For this exercise, write out exactly, and only, the lines running from the line that contains "at = sleeve(turn, along, lift)" through the line that contains "for node in".

★ ★ ★ ★ ★

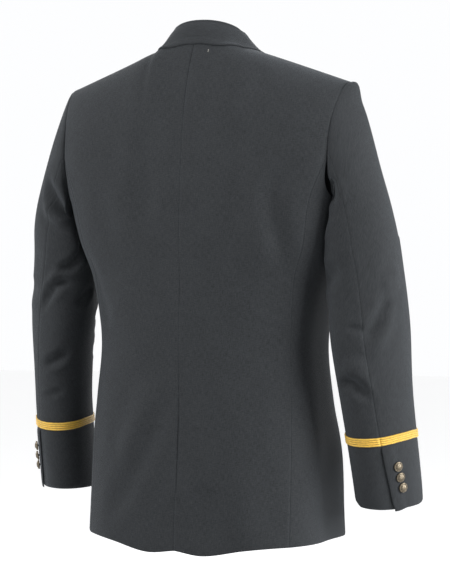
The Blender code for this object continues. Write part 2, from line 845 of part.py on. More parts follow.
def button_mesh(name, radius):
    """A domed button with a rim, turned with its shank about +Z; z = 0 is the cloth."""
    rim = 0.0009
    profile = (
        (0.0, 0.0062),
        (radius * 0.55, 0.0056),
        (radius * 0.90, 0.0040),
        (radius, 0.0032),
        (radius, 0.0032 - rim),
        (radius * 0.24, 0.0032 - rim),
        (radius * 0.24, REST_GAP),
        (0.0, REST_GAP),
    )
    mesh = bpy.data.meshes.new(name)
    shape = bmesh.new()
    verts = [shape.verts.new((out, 0.0, height)) for out, height in profile]
    edges = [shape.edges.new(pair) for pair in zip(verts, verts[1:])]
    bmesh.ops.spin(shape, geom=verts + edges, axis=(0, 0, 1), cent=(0, 0, 0),
                   angle=math.tau, steps=12, use_merge=True)
    bmesh.ops.remove_doubles(shape, verts=shape.verts, dist=1e-6)
    bmesh.ops.recalc_face_normals(shape, faces=shape.faces)
    shape.to_mesh(mesh)
    shape.free()
    return mesh


def place_button(name, mesh, at, outward, material, collection):
    button = add_object(name, mesh, material, collection)
    turn = outward.to_track_quat("Z", "Y").to_matrix().to_4x4()
    button.matrix_world = Matrix.Translation(at) @ turn
    return button


def build_body(cloth, collection):
    both_sides("back", back_rows(), True, cloth, collection)
    both_sides("side", side_rows(), True, cloth, collection)
    cloth_piece("front_left", front_rows(1), cloth, collection, flip=True)
    under = [[mirrored(point) for point in row] for row in front_rows(-1)]
    cloth_piece("front_right", under, cloth, collection, flip=False)


def build_lapels_and_collar(cloth, collection):
    cloth_piece("lapel_left", lapel_rows(1), cloth, collection, LAPEL_CLOTH, 0.0, flip=False)
    under = [[mirrored(point) for point in row] for row in lapel_rows(-1)]
    cloth_piece("lapel_right", under, cloth, collection, LAPEL_CLOTH, 0.0, flip=True)
    cloth_piece("collar", collar_rows(), cloth, collection, LAPEL_CLOTH, 0.0, flip=True)


def build_sleeves(cloth, braid, collection):
    for label, under in (("top", False), ("under", True)):
        both_sides("sleeve_" + label, sleeve_rows(under), True, cloth, collection)
        ridges = [1.0 if row % 2 else BRAID_VALLEY for row in range(BRAID_ROWS)]
        both_sides("braid_" + label, braid_rows(under), True, braid, collection,
                   thick=BRAID_THICK, offset=1.0, shares=ridges)


def build_buttons(metal, collection):
    mesh = button_mesh("front_button", FRONT_BUTTON_RADIUS)
    for i in range(FRONT_BUTTONS):
        level = FRONT_BUTTON_TOP - i * FRONT_BUTTON_STEP
        at = front_at(0.0, level, REST_GAP, 1)
        outward = front_at(0.0, level, 0.01, 1) - at
        place_button(f"front_button_{i + 1}", mesh, at, outward, metal, collection)
    mesh = button_mesh("cuff_button", CUFF_BUTTON_RADIUS)
    for i in range(CUFF_BUTTONS):
        from_hem = CUFF_BUTTON_LOW + i * CUFF_BUTTON_STEP
        along = 2 - from_hem / CUFF_LENGTH
        near = seam_turn_offset(CUFF_BUTTON_IN, along)
        turn = SLEEVE_SEAMS.at("hind", along) - near
        lift = vent_lift(along, near) + REST_GAP
        at = sleeve(turn, along, lift)
        outward = at - sleeve(turn, along, lift - 0.01)
        place_button(f"cuff_button_left_{i + 1}", mesh, at, outward, metal, collection)
        place_button(f"cuff_button_right_{i + 1}", mesh, mirrored(at), mirrored(outward),
                     metal, collection)


def main():
    for old in list(bpy.data.objects):
        bpy.data.objects.remove(old, do_unlink=True)
    collection = bpy.data.collections.new("army_dress_jacket")
    bpy.context.scene.collection.children.link(collection)
    cloth = new_material("dark_wool", (0.020, 0.022, 0.025), 0.85)
    braid = new_material("gold_braid", (0.75, 0.48, 0.08), 0.55)
    metal = new_material("antique_brass", (0.22, 0.17, 0.10), 0.38, 1.0)
    build_body(cloth, collection)
    build_lapels_and_collar(cloth, collection)
    build_sleeves(cloth, braid, collection)
    build_buttons(metal, collection)


main()
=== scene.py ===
"""A man's army dress uniform jacket, hanging hollow as it is worn, dressed on its rigid frame.

Metres, +Z is up, the wearer faces -Y and the wearer's left is +X. The origin is the middle of the neck
opening, level with the side neck points. Every panel is laid out as the tailor cuts it, between its
seams, on the same surfaces as the solids beneath, then given its creases, its sewn edges and its cloth.
"""
import math

import bmesh
import bpy
import numpy as np
from bpy.props import FloatProperty, FloatVectorProperty, PointerProperty
from mathutils import Matrix, Vector, noise


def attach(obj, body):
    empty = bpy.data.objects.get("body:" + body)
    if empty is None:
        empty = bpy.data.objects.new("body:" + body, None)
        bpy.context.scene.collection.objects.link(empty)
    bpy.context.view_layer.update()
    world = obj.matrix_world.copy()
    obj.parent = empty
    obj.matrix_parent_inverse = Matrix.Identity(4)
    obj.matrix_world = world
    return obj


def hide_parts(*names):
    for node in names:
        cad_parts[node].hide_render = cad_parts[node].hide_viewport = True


bl_info = {
    "name": "Dress Uniform Jacket",
    "version": (1, 0, 0),
    "blender": (4, 5, 0),
    "location": "View3D > Sidebar > Jacket",
    "description": "Sews a hollow dress uniform jacket with cuff braid and domed buttons",
    "category": "Add Mesh",
}

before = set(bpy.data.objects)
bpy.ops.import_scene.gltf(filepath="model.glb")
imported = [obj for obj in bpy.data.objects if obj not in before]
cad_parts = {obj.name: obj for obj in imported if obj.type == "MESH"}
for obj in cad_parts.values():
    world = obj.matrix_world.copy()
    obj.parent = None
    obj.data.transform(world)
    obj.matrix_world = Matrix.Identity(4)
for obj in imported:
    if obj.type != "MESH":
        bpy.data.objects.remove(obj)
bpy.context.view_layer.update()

# Neck and shoulders
NECK_HALF = 0.072
NECK_BACK = 0.072
NECK_SIDE = 0.030
NAPE_RISE = 0.014
SHOULDER_HALF = 0.240
SHOULDER_BACK = 0.016
SHOULDER_DROP = 0.057
SHOULDER_CURVE = 1.04
SHOULDER_TIP_FADE = 0.06

# How the chest and the yoke round over to the shoulder seam
CHEST_RISE = 1.7
CHEST_FULLNESS = 1.9
YOKE_RISE = 2.6

# Heights along the body, on the pattern: 0 is the shoulder seam, below the armhole they are true heights
ARM_LEVEL = -0.240
ARMHOLE_LOW = -0.236
SIDE_ROWS_FROM = -0.262
HEM = -0.765
HEM_FADE_FROM = ARM_LEVEL - 0.2
SEAM_PULL_FROM = -0.40
BELOW_RIDGE = -0.002
BREAK_LEVEL = -0.300
GORGE_LEVEL = -0.050

# Front edge, lapel and front buttons
LAP = 0.020
LAP_STEP = 0.0033
LAP_STEP_OUT = 0.060
LAP_STEP_FADE = 0.036
LAP_STEP_RISE = 0.08
GORGE_HALF = 0.064
LAPEL_WIDTH = 0.092
GORGE_SLOPE = math.radians(-39)
NOTCH_SHARE = 0.56
CORNER_RADIUS = 0.045
CORNER_FADE = 0.16
FRONT_BUTTONS = 4
FRONT_BUTTON_STEP = 0.102
FRONT_BUTTON_TOP = BREAK_LEVEL - 0.016
FRONT_BUTTON_RADIUS = 0.0115
FRONT_ROUND = 3.0
REST_GAP = 0.0004
COLLAR_LIFT = 0.0022
NOTCH_LIFT = 0.0006

# Cuffs
BRAID_WIDTH = 0.0127
BRAID_THICK = 0.0012
BRAID_BOTTOM = 0.086
CUFF_BUTTON_RADIUS = 0.0075
CUFF_BUTTON_STEP = 0.0165
CUFF_BUTTON_LOW = 0.034
CUFF_BUTTON_IN = 0.019
CUFF_BUTTONS = 3
VENT_LENGTH = 0.080
VENT_LAP_TURN = 9.0
VENT_LIFT = 0.0024
VENT_TIP = 0.006
VENT_TIP_FROM = 1.85
VENT_TIP_TURN = 22
VENT_FLAT_TURN = 3
VENT_FADE_TURN = 14
VENT_LAP_FADE = 0.04
VENT_LIFT_FADE = 0.01
VENT_SEAM_FADE = 0.02
UNDER_LAP_SHARE = 0.07
UNDER_SUNK = 0.0005
UNDER_SUNK_SHARE = 0.2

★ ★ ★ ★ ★

EXERCISE RESPONSE -
        at = sleeve(turn, along, lift)
        outward = at - sleeve(turn, along, lift - 0.01)
        place_button(f"cuff_button_left_{i + 1}", mesh, at, outward, metal, collection)
        place_button(f"cuff_button_right_{i + 1}", mesh, mirrored(at), mirrored(outward),
                     metal, collection)


def main():
    for old in list(bpy.data.objects):
        bpy.data.objects.remove(old, do_unlink=True)
    collection = bpy.data.collections.new("army_dress_jacket")
    bpy.context.scene.collection.children.link(collection)
    cloth = new_material("dark_wool", (0.020, 0.022, 0.025), 0.85)
    braid = new_material("gold_braid", (0.75, 0.48, 0.08), 0.55)
    metal = new_material("antique_brass", (0.22, 0.17, 0.10), 0.38, 1.0)
    build_body(cloth, collection)
    build_lapels_and_collar(cloth, collection)
    build_sleeves(cloth, braid, collection)
    build_buttons(metal, collection)


main()
=== scene.py ===
"""A man's army dress uniform jacket, hanging hollow as it is worn, dressed on its rigid frame.

Metres, +Z is up, the wearer faces -Y and the wearer's left is +X. The origin is the middle of the neck
opening, level with the side neck points. Every panel is laid out as the tailor cuts it, between its
seams, on the same surfaces as the solids beneath, then given its creases, its sewn edges and its cloth.
"""
import math

import bmesh
import bpy
import numpy as np
from bpy.props import FloatProperty, FloatVectorProperty, PointerProperty
from mathutils import Matrix, Vector, noise


def attach(obj, body):
    empty = bpy.data.objects.get("body:" + body)
    if empty is None:
        empty = bpy.data.objects.new("body:" + body, None)
        bpy.context.scene.collection.objects.link(empty)
    bpy.context.view_layer.update()
    world = obj.matrix_world.copy()
    obj.parent = empty
    obj.matrix_parent_inverse = Matrix.Identity(4)
    obj.matrix_world = world
    return obj


def hide_parts(*names):
    for node in names:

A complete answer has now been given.